Um barulho irregular de pedras batendo no cimento do quintal, foi-me despertando e incomodando até me fazer abandonar o meu sono tranquilo de criança feliz e me levar a olhar lá para baixo pela janela.
Ainda fui a tempo de escutar vozes e ver mau pai junto do velho portão de ferro, onde eu cavalgava meus sonhos de faroeste com penas de galinha na cabeça e, na mão, um pau comprido que se transformava em lança. Ele antecipara-se a averiguar a causa dos ruídos e acabava de pôr na rua um rapazote que tinha invadido o nosso quintal. Era visível o esforço que meu fazia para se controlar e não perder a cabeça, e minha mãe procurava acalmá-lo o melhor que podia.

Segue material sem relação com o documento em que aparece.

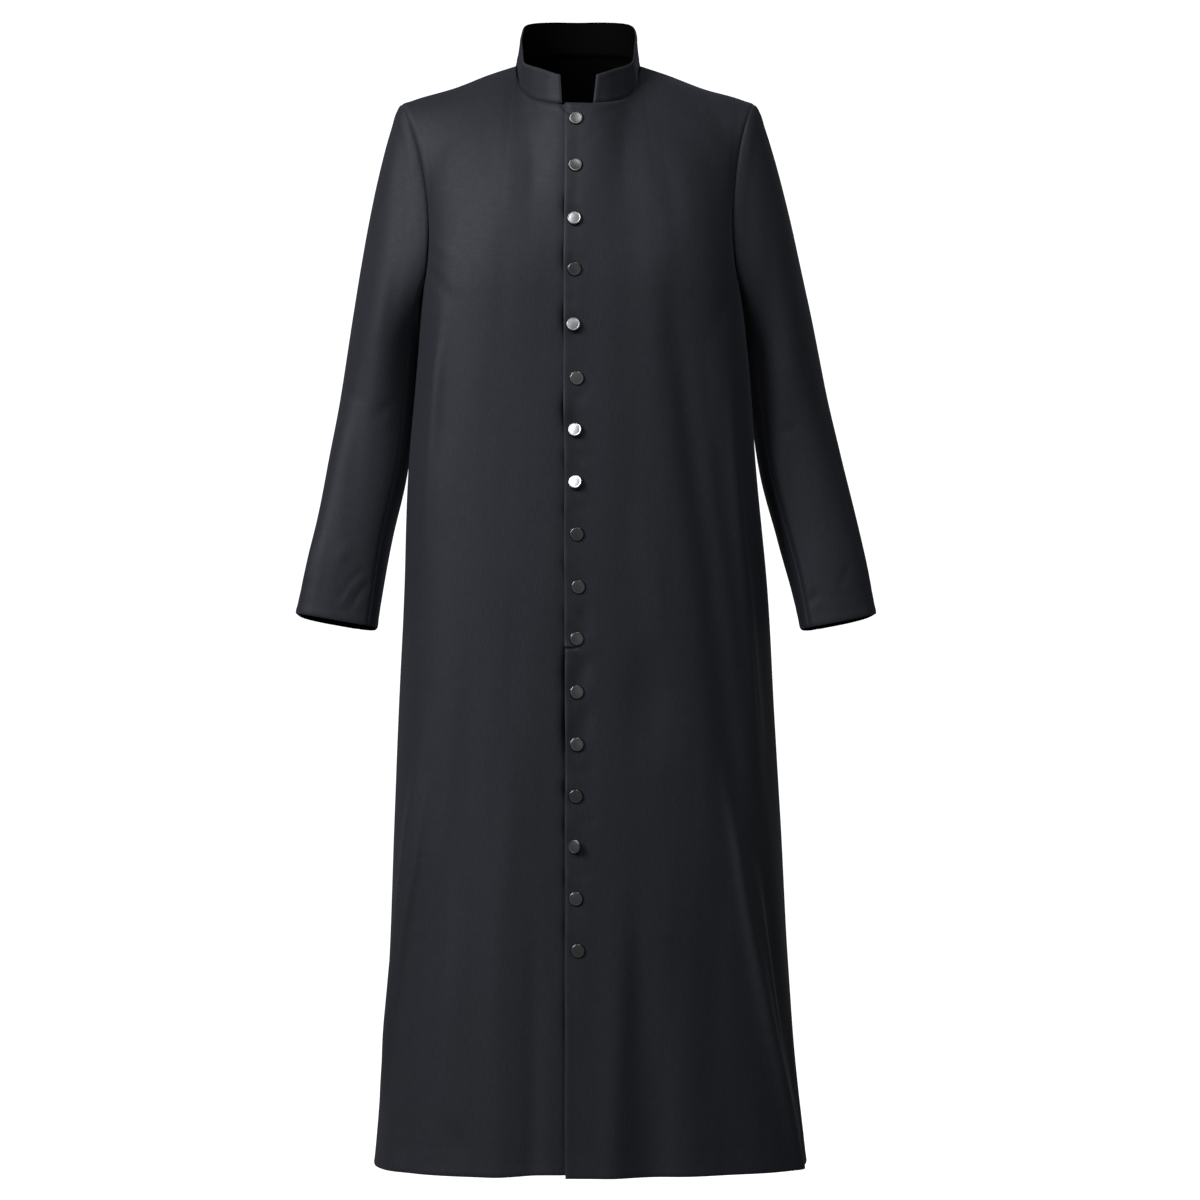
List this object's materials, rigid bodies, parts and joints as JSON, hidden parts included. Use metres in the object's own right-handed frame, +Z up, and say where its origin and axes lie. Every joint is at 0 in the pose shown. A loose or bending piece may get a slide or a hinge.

Percebi depois o que o que se tinha passado. O rapazote, já bem no fim da adolescência, tinha visto da rua um pequeno cágado que tínhamos no jardim, e que na maior parte da sua calma vida ficava escondido na terra, entre folhas caídas e plantas, mas que nesse dia caminhava sobre o cimento do caminho da entrada, visível e desprotegido.
Claro que algumas vezes o víamos a beber água nos pratos dos vasos, ou meio mergulhado numa poça que meu avô tinha feito exactamente para isso, afundada no chão e para onde escorriam as regas diárias do jardim. Mas na verdade quase nem nos lembrávamos dele. Era apenas uma presença tímida por ali, que vivia a sua vida conosco. Uma curiosidade que eu, menino, tinha sido ensinado a respeitar e que me divertia com seus movimentos lentos e desajeitados.
Foi essa essa pequena criatura que atraíu o intruso. Cheio de um ódio incompreensível para mim até hoje, saltou por cima do muro, e virou o pequeno cágado indefeso com a barriga para cima. Depois atirou-lhe pedras, uma após outra, até que o pequeno animal sangrou abundantemente, a sua couraça rachada pelas pedradas e incapaz de protegê-lo de uma agressão assim.
Hoje entendo que quando cheguei perto, já os meus pais sabiam que ele não iria sobreviver. Mas assim mesmo, lembro-me que tentaram salvá-lo, e que fizeram uma pequena encenação, em meu benefício. Lembro-me vagamente de o terem pincelado com mercurocromo, enquanto ele agitava cada vez menos as patinhas. Depois o meu pai enfaixou com gaze a carapaça, tentando mantê-la junta para lhe dar uma hipótese ( mesmo que improvável ) de soldar. Mas como ajudar um cágado, um bicho tão diferente de todos os outros?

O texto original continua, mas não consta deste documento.